GOAL OF THE EXERCISE
Below are the records; collect from them each line containing the string "FreeCAD".

Rows from a 3D modeling dataset
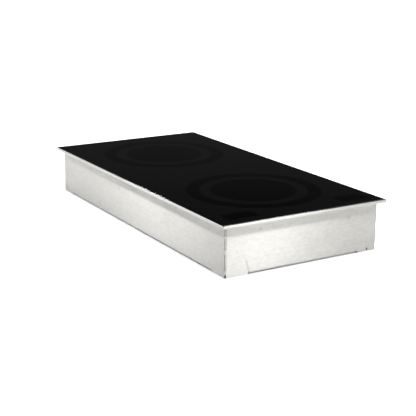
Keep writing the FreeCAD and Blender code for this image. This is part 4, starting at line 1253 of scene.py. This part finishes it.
@dataclass
class Studio:
    """Floor, lamps, world and camera.

    Attributes:
        floor_half: Half width of the floor.
        floor_lines: Points along each side of the floor's grid.
        floor_shades: Darkest and palest colour of the floor.
        camera_at: Place of the camera.
        heading: Camera heading from +Y towards +X, in degrees.
        pitch: Angle below the horizontal, in degrees.
        roll: Roll, in degrees.
        lens: Focal length in millimetres.
        sensor: Width of the sensor in millimetres.
        world: Brightness of the surroundings at the horizon.
        dark_above: Elevation in degrees above which the surroundings are dark.
        light_below: Elevation in degrees below which they are at full brightness.
        sky: Strength of the broad overhead light.
        sky_angle: Width of the overhead light, in degrees.
        boxes: The soft lamps.
    """

    floor_half: float = 30.0
    floor_lines: int = 9
    floor_shades: Tuple[Colour, Colour] = ((0.90, 0.90, 0.90), (0.94, 0.94, 0.94))
    camera_at: Triple = (-1.0474, -1.7503, 0.5957)
    heading: float = 31.061
    pitch: float = 15.789
    roll: float = 0.471
    lens: float = 87.5
    sensor: float = 36.0
    world: float = 0.038
    dark_above: float = 20.0
    light_below: float = 8.0
    sky: float = 5.15
    sky_angle: float = 100.0
    boxes: Tuple[Softbox, ...] = (
        Softbox("softbox_front_right", (0.465, -0.535, 0.705), 2.42, 0.3, 0.3, 14.0),
        Softbox("softbox_back_left", (-0.342, 0.804, 0.487), 2.30, 0.12, 0.25, 10.5),
        Softbox("strip_back_left", (-0.303, 0.857, 0.418), 2.51, 0.4, 0.8, 1.7),
        Softbox("fill_front", (0.602, -0.771, 0.208), 2.4, 1.2, 0.5, 1.8),
        Softbox("fill_front_left", (0.442, -0.876, 0.192), 2.54, 0.3, 0.5, 2.8),
        Softbox("fill_back_left", (-0.444, 0.871, 0.208), 2.4, 1.0, 0.5, 1.0),
    )

    def floor(self) -> Object:
        """Build the pale floor as a fine grid with its height constant, and give it a plain finish.

        Returns:
            The floor.
        """
        steps = np.linspace(-self.floor_half, self.floor_half, self.floor_lines)
        x, y = np.meshgrid(steps, steps, indexing="ij")
        points = np.stack([x, y, np.zeros_like(x)], axis=-1).reshape(-1, 3)
        faces = grid_faces(self.floor_lines, self.floor_lines, False)[:, ::-1].tolist()
        floor = make_piece("floor", points, faces, False)
        g = Graph.of_material("pale_floor")
        soft = g.noise(g.vector(*g.place()), 3.0, 2.0, 0.5)
        shade = g.blend(*self.floor_shades, soft)
        dress(floor, g.surface({"Roughness": 0.9, "Specular IOR Level": 0.0}, {"Base Color": shade}))
        return floor

    def camera(self) -> Object:
        """Build the camera from its heading, pitch and roll.

        Returns:
            The camera.
        """
        heading, pitch, roll = (math.radians(a) for a in (self.heading, self.pitch, self.roll))
        level = math.cos(pitch)
        ahead = Vector((math.sin(heading) * level, math.cos(heading) * level, -math.sin(pitch)))
        right = Vector((math.cos(heading), -math.sin(heading), 0.0))
        up = right.cross(ahead)
        right, up = (
            right * math.cos(roll) + up * math.sin(roll),
            up * math.cos(roll) - right * math.sin(roll),
        )
        data = bpy.data.cameras.new("camera")
        data.lens = self.lens
        data.sensor_width = self.sensor
        camera = bpy.data.objects.new("camera", data)
        turn = Matrix((right, up, -ahead)).transposed().to_4x4()
        camera.matrix_world = Matrix.Translation(self.camera_at) @ turn
        bpy.context.scene.collection.objects.link(camera)
        bpy.context.scene.camera = camera
        return camera

    def surroundings(self) -> bpy.types.World:
        """Build the surroundings: white, with a strength that fades smoothly from low to high.

        Returns:
            The world.
        """
        g = Graph(bpy.data.worlds.new("surroundings"))
        height = g.split(g.out(g.node("ShaderNodeTexCoord", {}, {}), "Generated"))[2]
        above, below = (math.sin(math.radians(a)) for a in (self.dark_above, self.light_below))
        strength = g.ramp(height, above, below) * self.world
        glow = g.node("ShaderNodeBackground", {}, {"Color": (1.0, 1.0, 1.0, 1.0), "Strength": strength})
        g.node("ShaderNodeOutputWorld", {}, {"Surface": g.out(glow)})
        return g.owner

    def build(self) -> List[Object]:
        """Build the whole studio.

        Returns:
            Its objects.
        """
        scene = bpy.context.scene
        scene.view_settings.view_transform = "Standard"
        scene.world = self.surroundings()
        sky = bpy.data.lights.new("overhead", "SUN")
        sky.energy = self.sky
        sky.angle = math.radians(self.sky_angle)
        lamp = bpy.data.objects.new("overhead", sky)
        scene.collection.objects.link(lamp)
        return [self.floor(), self.camera(), lamp] + [box.build() for box in self.boxes]


def main() -> None:
    """Build and dress the cooktop and its studio, and report each piece."""
    logging.basicConfig(level=logging.INFO, format="%(name)s: %(message)s")
    studio = Studio().build()
    LOG.info("studio: %s", ", ".join(item.name for item in studio))
    for part in (GlassPlate(), StitchWelds(), CoverScrews(), GlandCap()):
        piece = part.dress()
        LOG.info("%s: %d faces", piece.name, len(piece.data.polygons))
    walls = Walls().dress()
    LOG.info("walls: %s", ", ".join(wall.name for wall in walls))
    done = ("glass_top", "corner_welds", "cover_screws", "gland_cap") + tuple(wall.name for wall in walls)
    inner = InnerWorks(done).dress()
    LOG.info("other nodes dressed: %d", len(inner))


if __name__ == "__main__":
    main()
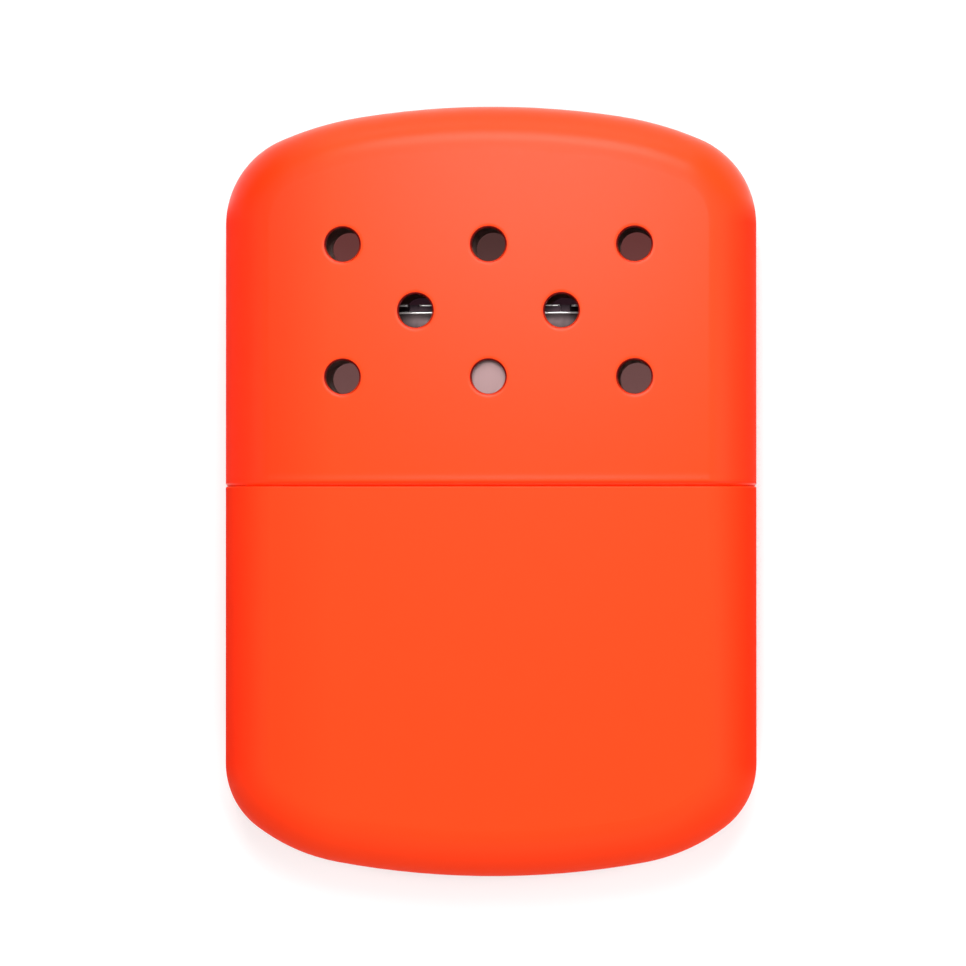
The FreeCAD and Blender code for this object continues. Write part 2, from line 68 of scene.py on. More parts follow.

TASK OUTPUT
Keep writing the FreeCAD and Blender code for this image. This is part 4, starting at line 1253 of scene.py. This part finishes it.
The FreeCAD and Blender code for this object continues. Write part 2, from line 68 of scene.py on. More parts follow.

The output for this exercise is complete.